安倍マジックの「タネ明かし」
「期待」は市場にどう効くのか
『週刊ダイヤモンド』4月6日号は、「安倍マジックのタネ明かし」の大特集を組んでいる。今やほとんど一般名詞のように使われる「アベノミクス」の仕組みの解説に、賛否両論、さらにデータを網羅している大特集なので、経済に関心のある読者は、ぜひ一冊手元に置いておかれることをお勧めする。
しかし、タイトルに「マジック」とあることからもわかるが、アベノミクスの仕組みは、一般にもうひとつよく理解されていないように思う。
最大のポイントは、アベノミクスの金融緩和政策で、どうして、円安・株高が起こるのか、という部分だろう。
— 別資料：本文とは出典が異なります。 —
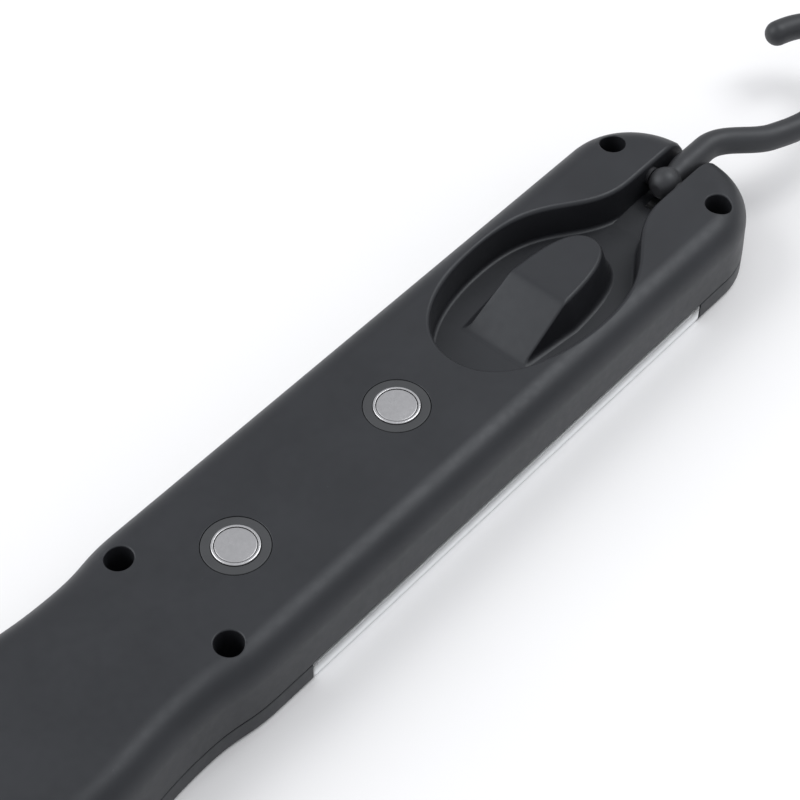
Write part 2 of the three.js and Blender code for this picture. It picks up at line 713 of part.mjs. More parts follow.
function hook() {
  const path = hookPath();
  const sides = 10;
  const rod = bar(path, ROD_R, 36, sides);
  const ball = solid(new THREE.SphereGeometry(BALL_R, 16, 10));
  const neck = turned(
    [
      [0, 0],
      [NECK_R, 0],
      [NECK_R, 5],
      [3.3, 6.2],
      [3.5, 7.5],
      [0, 7.5],
    ],
    sides,
  ).rotate([0, 90, 0]);
  const end = path.getPointAt(1);
  const tip = solid(new THREE.SphereGeometry(ROD_R - 0.01, sides, 6)).translate([end.x, end.y, 0]);
  return piece("hook", join(ball, neck, rod, tip), blackPlastic);
}

// A round cup on each side of the ball, hollowed to fit it.
function ballCups() {
  const reach = SLOT_HALF_WIDTH + 1.5;
  const rim = 3.65;
  const socket = solid(new THREE.SphereGeometry(BALL_R + CUP_GAP, 20, 12));
  return [
    ["ball_cup_left", 1],
    ["ball_cup_right", -1],
  ].map(([name, side]) => {
    const disc = new THREE.CylinderGeometry(CUP_R, CUP_R, reach - rim, 12);
    disc.translate(0, (side * (reach + rim)) / 2, 0);
    return piece(name, cut(solid(disc), socket), blackRubber);
  });
}

// A spring strip on the slot's floor that bears on the ball from below.
function detentSpring() {
  const thick = 0.35;
  const base = SLOT_FLOOR_Z + 0.05;
  const strip = new THREE.Shape();
  strip.moveTo(-6, base);
  strip.lineTo(-5, base);
  strip.quadraticCurveTo(0, base + 0.85, 5, base);
  strip.lineTo(8.5, base);
  strip.lineTo(8.5, base + thick);
  strip.lineTo(5, base + thick);
  strip.quadraticCurveTo(0, base + 0.85 + thick, -5, base + thick);
  strip.lineTo(-6, base + thick);
  strip.closePath();
  const width = 3.2;
  const geometry = new THREE.ExtrudeGeometry(strip, { depth: width, bevelEnabled: false, curveSegments: 6 });
  geometry.rotateX(Math.PI / 2).translate(0, width / 2, 0);
  const mesh = piece("detent_spring", solid(geometry), springSteel);
  mesh.position.x = BALL_X;
  return mesh;
}

// ---- assembly ----

const workLight = new THREE.Group();
workLight.add(backShell(), frontShell(), caseGasket());
workLight.add(lens(), reflectorTray(), ledBoard(), ...cobStrips());
MAGNET_XS.forEach((x, i) => {
  workLight.add(magnetHolder(i + 1, x), magnetPot(i + 1, x), magnet(i + 1, x));
});
screwPlaces().forEach(([x, y], i) => workLight.add(caseScrew(i + 1, x, y)));
workLight.add(batteryCell(), batteryCradle(), ...batteryTabs());
workLight.add(controlBoard(), tactSwitch(), powerButton(), switchPlunger(), indicatorLightPipe());
workLight.add(usbSocket(), usbCover(), ...wires());

const hookGroup = new THREE.Group();
hookGroup.position.set(BALL_X, 0, BALL_Z);
hookGroup.add(hook(), ...ballCups());
workLight.add(hookGroup, detentSpring());

export default workLight;
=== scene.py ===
# A slim hand-held LED work light, lying lens down on a pale floor.
# Lengths in this file are millimetres until a mesh is made; the scene itself is in metres.
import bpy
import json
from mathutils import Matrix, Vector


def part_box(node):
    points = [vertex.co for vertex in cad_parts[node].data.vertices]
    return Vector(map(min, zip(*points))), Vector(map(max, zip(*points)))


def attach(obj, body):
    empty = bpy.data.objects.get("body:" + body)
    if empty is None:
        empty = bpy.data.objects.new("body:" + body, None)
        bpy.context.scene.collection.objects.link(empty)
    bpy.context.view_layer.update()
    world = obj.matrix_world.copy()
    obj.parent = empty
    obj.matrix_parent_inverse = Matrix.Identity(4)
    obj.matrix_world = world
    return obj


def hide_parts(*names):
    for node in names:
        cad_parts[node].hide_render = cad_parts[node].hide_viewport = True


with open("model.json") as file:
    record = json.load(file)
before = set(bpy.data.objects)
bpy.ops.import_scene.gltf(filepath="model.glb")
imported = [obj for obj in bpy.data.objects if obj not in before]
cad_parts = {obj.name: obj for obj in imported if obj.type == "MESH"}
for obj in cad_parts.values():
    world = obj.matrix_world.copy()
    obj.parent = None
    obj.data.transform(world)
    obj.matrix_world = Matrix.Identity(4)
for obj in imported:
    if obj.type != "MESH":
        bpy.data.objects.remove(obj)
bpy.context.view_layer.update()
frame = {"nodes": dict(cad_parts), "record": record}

import json
import math

import bmesh
import bpy
import numpy as np
from mathutils import Matrix, Vector

MM = 0.001

# ---- sizes from the frame ----


def box_mm(node):
    low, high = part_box(node)
    return [value / MM for value in low], [value / MM for value in high]


def spans(node):
    """The node's box as its spans along X, Y and Z."""
    return list(zip(*box_mm(node)))


def centre_of(node):
    low, high = box_mm(node)
    return (low[0] + high[0]) / 2, (low[1] + high[1]) / 2


BACK_LOW, BACK_HIGH = box_mm("back_shell")
LENS_LOW, LENS_HIGH = box_mm("lens")
BODY_END = BACK_HIGH[0]
HALF_WIDTH = LENS_HIGH[1]
BODY_TOP = BACK_HIGH[2]
BACK_BOTTOM = BACK_LOW[2]
FRONT_TOP = box_mm("front_shell")[1][2]

# ---- sizes of the visual surfaces ----

# The body's outline and its rounded edges.
HEAD_R = 23
HANDLE_R = 22
WAIST_HALF = 25.8
WAIST_X = -69
WAIST_START = -47
WAIST_END = -101
WALL = 2
BACK_FILLET = 8
SIDE_DRAFT = 0.3
FRONT_FILLET = 1.2
END_EASE = 1.0  # how much wider the back's rounding is at the ends

# The lens, and the deck of the front shell that it fits round.
LENS_WALL = 1.6
LENS_ROUND = 1.6
FIT_GAP = 0.3
DECK_Z = 4.75
RIM_WALL = 1.2
DECK_HALF = HALF_WIDTH - LENS_WALL - RIM_WALL - 2 * FIT_GAP
DECK_NECK_INSET = 4

# The hook's recess: a slot at the head end that widens into a leaf with a round crown.
SLOT_HALF = 4.7
NECK_X = 127.5
NECK_PULL = 19.4
LEAF_X = 82.5
LEAF_HALF = 20.4
LEAF_PULL = 26.2
CROWN_X = 47
CROWN_PULL = 20
CROWN_FULLNESS = 0.66
RECESS_FLOOR = 13.7
RECESS_DRAFT = 0.35
LIP_R = 1.3
TUB_WALL = 1.9
TUB_FLOOR = 1.6
FLOOR_FILLET = 1.2
SLOT_FLOOR = 14.5
SLOT_SILL = 16
SLOT_SILL_X = 147
SLOT_RISE_X = (119, 121, 127, 128.5)

# The thumb ramp: a slope from its foot to a crease, then a level top with a round nose.
RAMP_FOOT = (63.8, 9.7)
RAMP_CREASE = (81.5, 9)
RAMP_TOP = 23.2
RAMP_NOSE = 104.6
RAMP_LEAN = 0.3
RAMP_ROUND = 0.9
RAMP_FLARE = 1.3

# The ball's centre in X and Z, its cups and the hook's rod.
BALL = (136.5, 20)
BALL_R = 4.5
BALL_GAP = 0.15
CUP_R = 2.5
NECK_R = 3
ROD_R = 3.7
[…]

特集号の35ページには、市場参加者がインフレ期待を持てば、日米の物価差の縮小が起こり、これを(投機勢)が評価して、円安になる、といった説明が載っている。
しかし、特集内の記事ではないが、22ページの野地慎氏のコラムに載っている日本国債のフォワードレートを見ると(4年後の1年物レートが0.2%程度である)、債券市場は近い将来インフレが起こると予想していないような金利形成になっている。
前記の説明では、「インフレ期待が大事だというが、インフレにする方法がないのに、どうしてインフレ期待を持つことができるのか?」「現にインフレ期待が起きていないではないか」といった批判に対して反論しにくい。
マジックのタネは、将来のインフレ率そのものではなく、将来の実質金利の期待値の変化にある。